Personal details
- Born: 14 May 1827 Arcot, India
- Died: 9 February 1910 (aged 82) Bangalore, India

= Arcot Narrainswamy Mudaliar =

Philanthropist (1827–1910)

Dharmarathnakara Rai Bahadur Arcot Narrainswamy Mudaliar (14 May 1827 – 9 February 1910) was a philanthropist with a strong affinity for social reform. He founded the R.B.A.N.M.'s Educational Charities and R.B.A.N.M.'s Chattram and other charities. He belongs to the Arcot Mudaliar community.

==Enterprises==
Mudaliar commenced his commercial activity initially as a travelling salesman transporting vegetables which were available at a low price in Bangalore, and selling them at Madras, where they were in great demand. After gaining considerable profit and experience from this trade, he started transporting salt from Madras and selling it in Bangalore. He earned considerable profit from this two-way trade. With this capital, he opened a grocery shop on Cavalry road and later a branch in the Infantry Barracks. In the year 1859, he was granted the royal patronage of Krishnaraja Wodeyar III, the Maharaja of Mysore. As a token of gratitude to his royal patron, Mudaliar named his emporium on Cavalry Road 'Mysore Hall'. Later, Mudaliar ventured into a new line of business with Messrs. Wallace & Co. in partnership with Rai Bahadur Bansilal Ramrathan, who had secured from Richard Sankey, Chief Engineer to the Government of Mysore, the contract for the construction of the Public Offices Building or the Attara Kacheri. The contract was a success under the supervision of Munisawmy Mudaliar, Narrainswamy's younger brother. This line of business brought him a large fortune. Mudaliar set up the 'Bangalore Agency' at No.19, South Parade. This firm dealt with real estate, livestock, auctioneering etc., involving the army as well as the general public. Mudaliar was also engaged in other commercial activities such as excise contracts, banking etc.

==Idealism==
Mudaliar believed that wealth was a trust to be utilised for assisting and uplifting the poor, and that diffusion of knowledge is philanthropy at its best - perennial, self-propagating and showering its blessings on future generations. The then situation impressed on his keen and observant mind that the basic needs of the day were facilities for educating both boys and girls, training youth to enable them to commence their lives as useful members of the society and relieving the distress of the poor and ailing as well as the socially backward and downtrodden. During that period there were no schools for teaching poor children either in their mother tongue or in English, no technical or commerce schools, no schools for Panchamas and other backward classes, no schools for girls, no orphanages for destitute children nor hostels for students in Bangalore.

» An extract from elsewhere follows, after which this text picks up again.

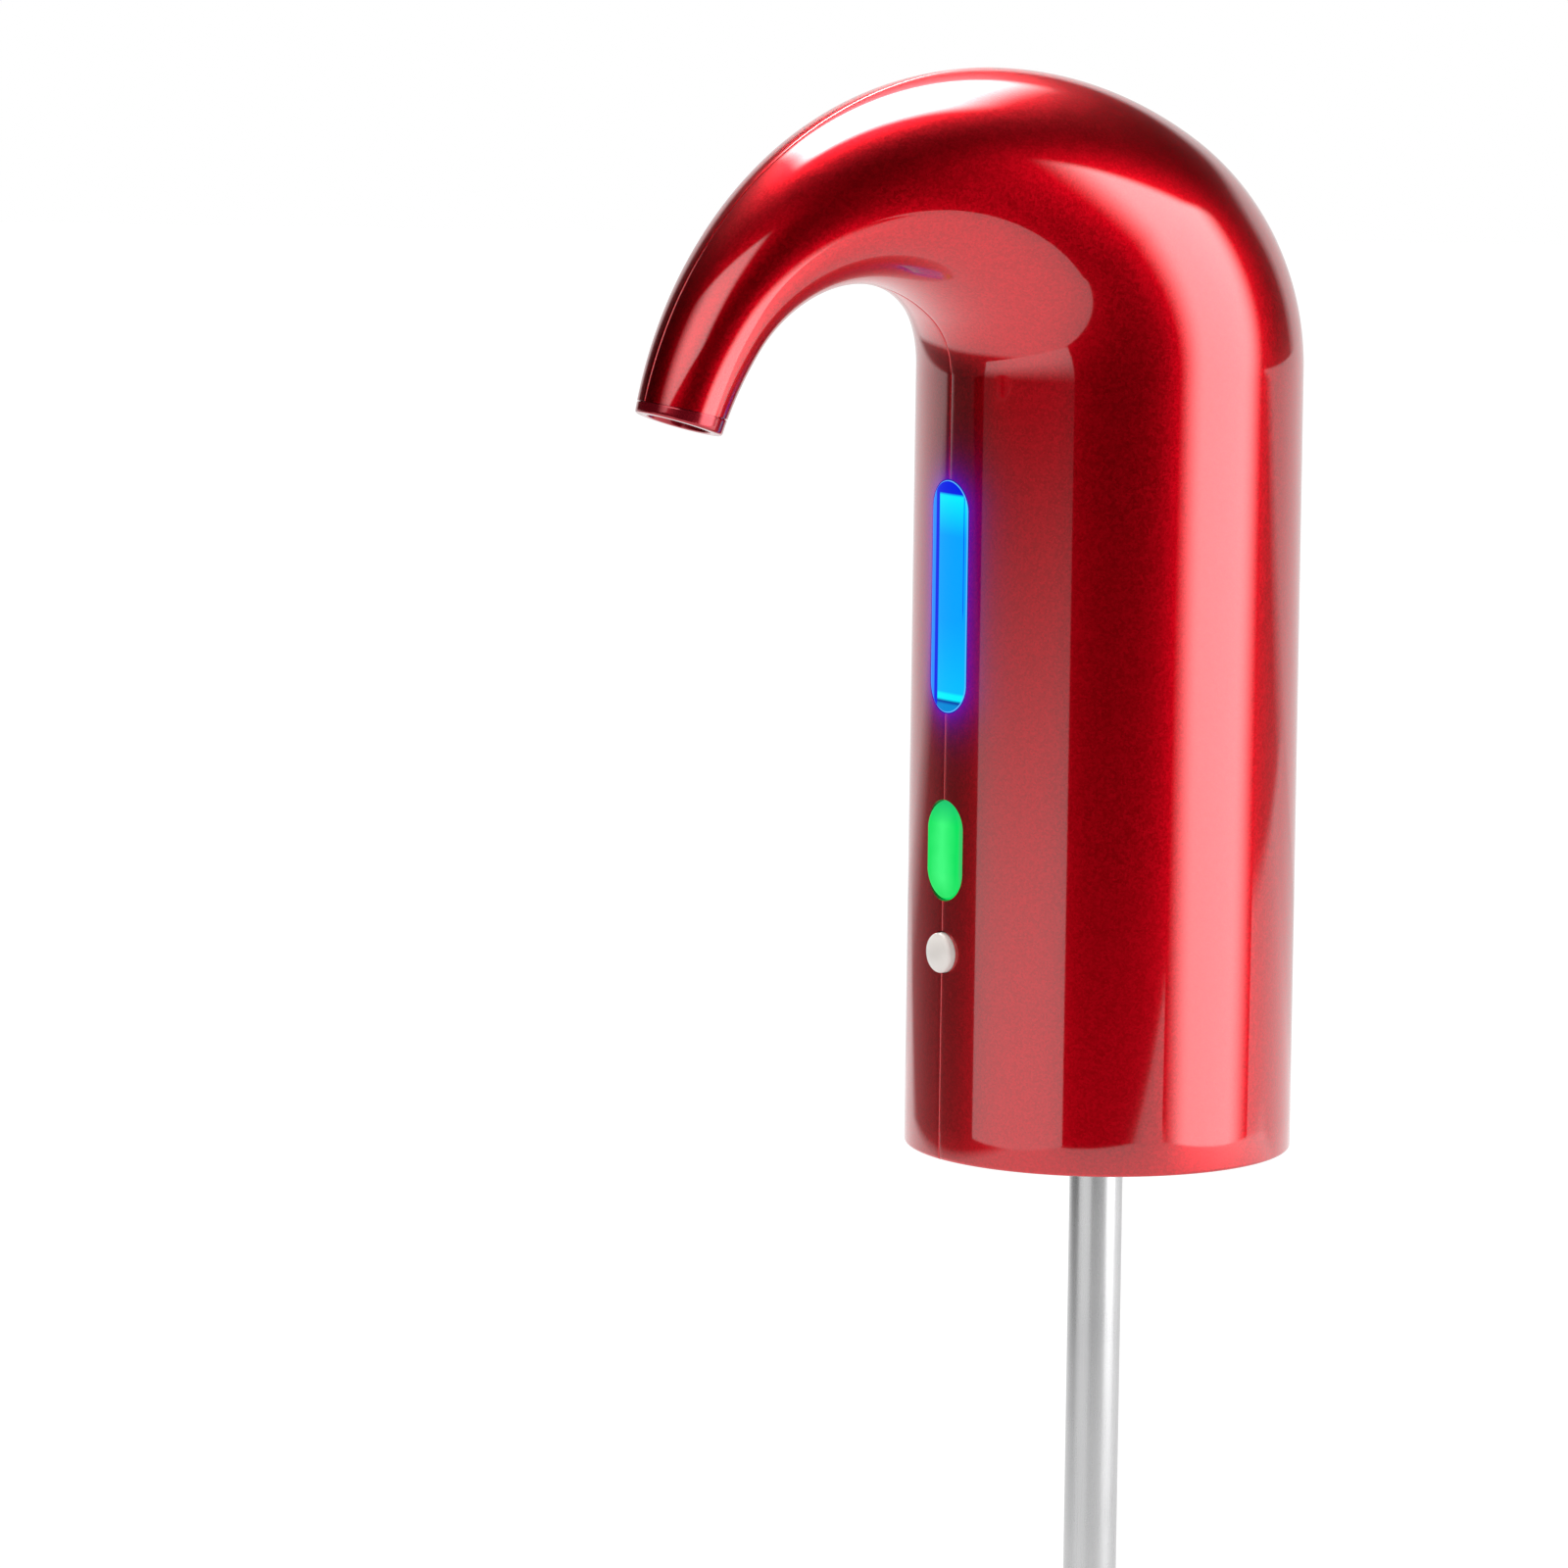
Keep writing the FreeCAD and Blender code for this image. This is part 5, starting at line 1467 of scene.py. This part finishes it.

==Endowments and their administration==
During the Great Famine of 1876-78, Mysore State Railways was one of the relief works undertaken with the primary objective of meeting the prevailing distress. Due to the famine, the revenue collection had decreased and public debts were mounting. Public loans were floated to undertake public works and provide jobs to the unemployed peasants. Mudaliar invested in the Mysore Railways debentures to provide security to the amount which he had already set-apart for the schools established by him.

==Honours and titles==
On the occasion of the assumption of the Imperial title of Kaiser'i-Hind, by Queen Victoria, a magnificent durbar was held at Delhi on 1 January 1877. In this durbar, Lord Lytton, the Viceroy of India, conferred on Mudaliar the title of Rai Bahadur in recognition of his acts of charity.

In 1894, Chamaraja Wodeyar X conferred on Mudaliar the title of Dharmarathnakara.

==Last days==
Mudaliar retired from active life and entrusted the management of his business activities and charities to his nephew. He died on 9 February 1910, aged 82. A unique honour was accorded to him in permitting his remains to be interred in his own coconut garden at Veerapillai Street. Later, a samadhi was constructed by his grand-nephew, Thangavelu Mudaliar.